- **Source material**
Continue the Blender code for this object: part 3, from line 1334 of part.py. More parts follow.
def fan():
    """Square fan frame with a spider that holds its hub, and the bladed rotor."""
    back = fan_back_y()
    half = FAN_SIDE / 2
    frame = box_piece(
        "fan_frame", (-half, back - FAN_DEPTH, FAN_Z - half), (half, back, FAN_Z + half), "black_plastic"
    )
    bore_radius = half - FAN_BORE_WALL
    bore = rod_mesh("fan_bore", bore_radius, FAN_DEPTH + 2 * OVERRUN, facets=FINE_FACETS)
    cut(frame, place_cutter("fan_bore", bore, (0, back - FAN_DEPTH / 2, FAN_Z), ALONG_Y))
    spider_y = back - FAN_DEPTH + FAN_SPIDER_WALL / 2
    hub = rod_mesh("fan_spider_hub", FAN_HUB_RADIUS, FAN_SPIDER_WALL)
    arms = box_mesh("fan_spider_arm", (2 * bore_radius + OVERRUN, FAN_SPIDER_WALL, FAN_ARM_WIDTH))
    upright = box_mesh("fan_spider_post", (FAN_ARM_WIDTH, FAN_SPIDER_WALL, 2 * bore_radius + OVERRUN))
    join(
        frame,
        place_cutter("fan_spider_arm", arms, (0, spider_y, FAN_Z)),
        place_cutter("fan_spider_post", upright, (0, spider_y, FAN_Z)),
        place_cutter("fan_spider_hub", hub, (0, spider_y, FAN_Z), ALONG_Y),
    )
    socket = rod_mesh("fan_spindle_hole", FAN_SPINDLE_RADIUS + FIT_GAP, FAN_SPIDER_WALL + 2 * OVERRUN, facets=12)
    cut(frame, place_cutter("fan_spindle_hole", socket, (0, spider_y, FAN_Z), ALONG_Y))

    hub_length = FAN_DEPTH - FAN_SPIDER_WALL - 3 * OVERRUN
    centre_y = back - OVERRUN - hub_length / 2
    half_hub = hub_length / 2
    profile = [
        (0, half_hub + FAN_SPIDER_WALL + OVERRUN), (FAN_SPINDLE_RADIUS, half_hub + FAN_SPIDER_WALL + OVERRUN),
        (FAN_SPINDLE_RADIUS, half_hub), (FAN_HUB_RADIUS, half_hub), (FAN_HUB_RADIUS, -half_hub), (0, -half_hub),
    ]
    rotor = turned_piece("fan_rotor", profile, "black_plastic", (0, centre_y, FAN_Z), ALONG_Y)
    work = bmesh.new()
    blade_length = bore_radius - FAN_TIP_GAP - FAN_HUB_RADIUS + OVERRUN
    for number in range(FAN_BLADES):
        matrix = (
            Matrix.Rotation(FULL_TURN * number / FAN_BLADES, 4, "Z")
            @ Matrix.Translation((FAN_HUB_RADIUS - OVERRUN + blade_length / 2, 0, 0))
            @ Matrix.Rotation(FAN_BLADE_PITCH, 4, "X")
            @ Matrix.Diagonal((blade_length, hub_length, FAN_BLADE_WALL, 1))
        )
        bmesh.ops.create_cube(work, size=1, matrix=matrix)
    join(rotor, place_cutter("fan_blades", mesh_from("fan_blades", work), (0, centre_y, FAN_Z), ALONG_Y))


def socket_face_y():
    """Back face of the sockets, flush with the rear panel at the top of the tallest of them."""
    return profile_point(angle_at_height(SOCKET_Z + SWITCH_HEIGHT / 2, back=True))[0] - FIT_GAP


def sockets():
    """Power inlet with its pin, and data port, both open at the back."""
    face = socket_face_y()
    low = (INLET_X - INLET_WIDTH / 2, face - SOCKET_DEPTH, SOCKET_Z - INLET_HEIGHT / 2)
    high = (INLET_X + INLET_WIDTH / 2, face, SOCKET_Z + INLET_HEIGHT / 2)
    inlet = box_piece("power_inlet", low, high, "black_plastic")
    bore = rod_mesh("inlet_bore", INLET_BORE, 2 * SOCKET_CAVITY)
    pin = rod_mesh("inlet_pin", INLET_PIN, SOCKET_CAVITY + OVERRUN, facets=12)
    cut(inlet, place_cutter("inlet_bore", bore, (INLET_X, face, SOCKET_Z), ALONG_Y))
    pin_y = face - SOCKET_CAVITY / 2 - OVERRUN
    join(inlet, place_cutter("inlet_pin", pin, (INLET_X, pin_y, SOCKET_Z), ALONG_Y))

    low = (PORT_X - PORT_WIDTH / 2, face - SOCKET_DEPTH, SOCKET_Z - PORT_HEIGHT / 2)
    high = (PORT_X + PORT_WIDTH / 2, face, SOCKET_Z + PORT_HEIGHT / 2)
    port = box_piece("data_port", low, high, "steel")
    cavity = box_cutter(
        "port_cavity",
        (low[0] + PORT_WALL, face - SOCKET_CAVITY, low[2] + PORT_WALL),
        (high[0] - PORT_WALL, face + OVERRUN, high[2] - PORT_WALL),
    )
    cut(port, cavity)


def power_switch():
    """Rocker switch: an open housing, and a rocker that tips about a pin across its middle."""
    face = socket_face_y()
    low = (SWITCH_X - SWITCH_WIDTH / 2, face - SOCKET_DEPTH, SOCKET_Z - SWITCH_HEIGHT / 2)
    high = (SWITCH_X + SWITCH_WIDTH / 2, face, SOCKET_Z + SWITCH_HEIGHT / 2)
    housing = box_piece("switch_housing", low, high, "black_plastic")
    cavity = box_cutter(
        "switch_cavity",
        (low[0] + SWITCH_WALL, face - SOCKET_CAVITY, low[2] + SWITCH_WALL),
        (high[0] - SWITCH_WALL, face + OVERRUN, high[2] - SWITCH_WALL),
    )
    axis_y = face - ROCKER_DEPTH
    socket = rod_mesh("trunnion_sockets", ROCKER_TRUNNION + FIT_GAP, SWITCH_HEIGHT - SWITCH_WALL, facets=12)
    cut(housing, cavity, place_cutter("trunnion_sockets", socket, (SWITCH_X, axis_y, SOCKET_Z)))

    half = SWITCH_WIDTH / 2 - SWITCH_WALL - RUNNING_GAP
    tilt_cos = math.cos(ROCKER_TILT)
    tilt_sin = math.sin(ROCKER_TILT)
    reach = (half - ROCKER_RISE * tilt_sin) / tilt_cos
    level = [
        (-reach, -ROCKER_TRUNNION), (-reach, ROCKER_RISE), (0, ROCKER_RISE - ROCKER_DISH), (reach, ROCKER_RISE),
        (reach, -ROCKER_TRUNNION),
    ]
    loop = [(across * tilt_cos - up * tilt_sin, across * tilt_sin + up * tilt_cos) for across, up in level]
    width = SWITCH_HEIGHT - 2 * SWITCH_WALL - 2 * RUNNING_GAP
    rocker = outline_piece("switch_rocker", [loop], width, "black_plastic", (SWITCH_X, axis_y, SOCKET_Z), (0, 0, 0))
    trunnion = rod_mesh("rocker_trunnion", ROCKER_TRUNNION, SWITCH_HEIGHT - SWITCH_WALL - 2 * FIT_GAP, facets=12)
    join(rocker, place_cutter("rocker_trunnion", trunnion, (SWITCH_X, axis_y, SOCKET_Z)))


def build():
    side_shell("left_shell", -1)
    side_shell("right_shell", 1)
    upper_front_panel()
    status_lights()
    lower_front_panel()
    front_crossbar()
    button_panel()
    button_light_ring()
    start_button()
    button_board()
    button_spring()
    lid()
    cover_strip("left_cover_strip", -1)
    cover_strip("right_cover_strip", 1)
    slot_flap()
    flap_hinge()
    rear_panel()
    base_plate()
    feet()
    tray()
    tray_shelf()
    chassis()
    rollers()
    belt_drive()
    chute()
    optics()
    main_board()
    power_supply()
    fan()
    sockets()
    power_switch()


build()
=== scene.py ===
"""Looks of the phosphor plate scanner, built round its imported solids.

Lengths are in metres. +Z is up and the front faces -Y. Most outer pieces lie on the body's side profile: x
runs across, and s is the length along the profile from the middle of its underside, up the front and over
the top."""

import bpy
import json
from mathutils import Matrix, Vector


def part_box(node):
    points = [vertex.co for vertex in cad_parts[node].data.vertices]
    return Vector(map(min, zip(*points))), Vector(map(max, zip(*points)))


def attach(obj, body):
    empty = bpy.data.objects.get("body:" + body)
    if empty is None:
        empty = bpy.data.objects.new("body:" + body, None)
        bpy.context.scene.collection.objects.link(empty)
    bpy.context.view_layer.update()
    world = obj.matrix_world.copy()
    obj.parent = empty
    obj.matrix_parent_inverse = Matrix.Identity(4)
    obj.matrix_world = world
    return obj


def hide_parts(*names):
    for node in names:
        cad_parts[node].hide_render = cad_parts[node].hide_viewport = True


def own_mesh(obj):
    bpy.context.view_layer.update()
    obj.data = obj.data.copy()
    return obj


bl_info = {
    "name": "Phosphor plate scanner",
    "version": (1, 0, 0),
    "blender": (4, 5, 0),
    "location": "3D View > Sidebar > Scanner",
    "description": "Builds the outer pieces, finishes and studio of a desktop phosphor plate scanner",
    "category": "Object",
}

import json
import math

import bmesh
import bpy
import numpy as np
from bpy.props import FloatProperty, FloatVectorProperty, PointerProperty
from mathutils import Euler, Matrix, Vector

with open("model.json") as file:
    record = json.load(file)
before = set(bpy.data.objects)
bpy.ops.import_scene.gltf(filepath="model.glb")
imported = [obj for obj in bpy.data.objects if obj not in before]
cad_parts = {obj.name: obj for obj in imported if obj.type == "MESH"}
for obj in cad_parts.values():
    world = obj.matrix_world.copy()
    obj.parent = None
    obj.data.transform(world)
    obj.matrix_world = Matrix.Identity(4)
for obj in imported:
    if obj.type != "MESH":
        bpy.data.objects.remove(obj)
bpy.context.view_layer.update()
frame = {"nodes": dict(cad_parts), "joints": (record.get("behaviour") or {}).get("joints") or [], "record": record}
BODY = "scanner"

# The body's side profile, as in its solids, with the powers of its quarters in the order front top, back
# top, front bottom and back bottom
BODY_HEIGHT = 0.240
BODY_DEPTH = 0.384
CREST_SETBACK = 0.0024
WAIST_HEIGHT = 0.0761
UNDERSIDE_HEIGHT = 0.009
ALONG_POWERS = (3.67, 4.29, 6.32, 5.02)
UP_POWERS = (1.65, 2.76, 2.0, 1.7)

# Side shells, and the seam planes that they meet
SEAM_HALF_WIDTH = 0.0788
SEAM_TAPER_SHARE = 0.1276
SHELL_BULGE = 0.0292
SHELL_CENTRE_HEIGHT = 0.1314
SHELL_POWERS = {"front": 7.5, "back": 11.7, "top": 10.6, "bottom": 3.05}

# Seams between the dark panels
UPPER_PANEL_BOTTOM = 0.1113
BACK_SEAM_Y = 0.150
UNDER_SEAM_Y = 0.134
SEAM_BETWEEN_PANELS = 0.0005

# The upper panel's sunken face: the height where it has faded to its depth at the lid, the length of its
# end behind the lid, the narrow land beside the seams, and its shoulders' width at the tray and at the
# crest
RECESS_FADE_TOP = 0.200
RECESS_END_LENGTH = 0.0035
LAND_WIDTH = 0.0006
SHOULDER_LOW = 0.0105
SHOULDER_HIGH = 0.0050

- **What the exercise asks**
Return the lines from the line with "obj.matrix_world = world" through the line with "imported = [obj", inclusive, exactly as they stand, and nothing else.

- **Solution to this exercise**
    obj.matrix_world = world
    return obj


def hide_parts(*names):
    for node in names:
        cad_parts[node].hide_render = cad_parts[node].hide_viewport = True


def own_mesh(obj):
    bpy.context.view_layer.update()
    obj.data = obj.data.copy()
    return obj


bl_info = {
    "name": "Phosphor plate scanner",
    "version": (1, 0, 0),
    "blender": (4, 5, 0),
    "location": "3D View > Sidebar > Scanner",
    "description": "Builds the outer pieces, finishes and studio of a desktop phosphor plate scanner",
    "category": "Object",
}

import json
import math

import bmesh
import bpy
import numpy as np
from bpy.props import FloatProperty, FloatVectorProperty, PointerProperty
from mathutils import Euler, Matrix, Vector

with open("model.json") as file:
    record = json.load(file)
before = set(bpy.data.objects)
bpy.ops.import_scene.gltf(filepath="model.glb")
imported = [obj for obj in bpy.data.objects if obj not in before]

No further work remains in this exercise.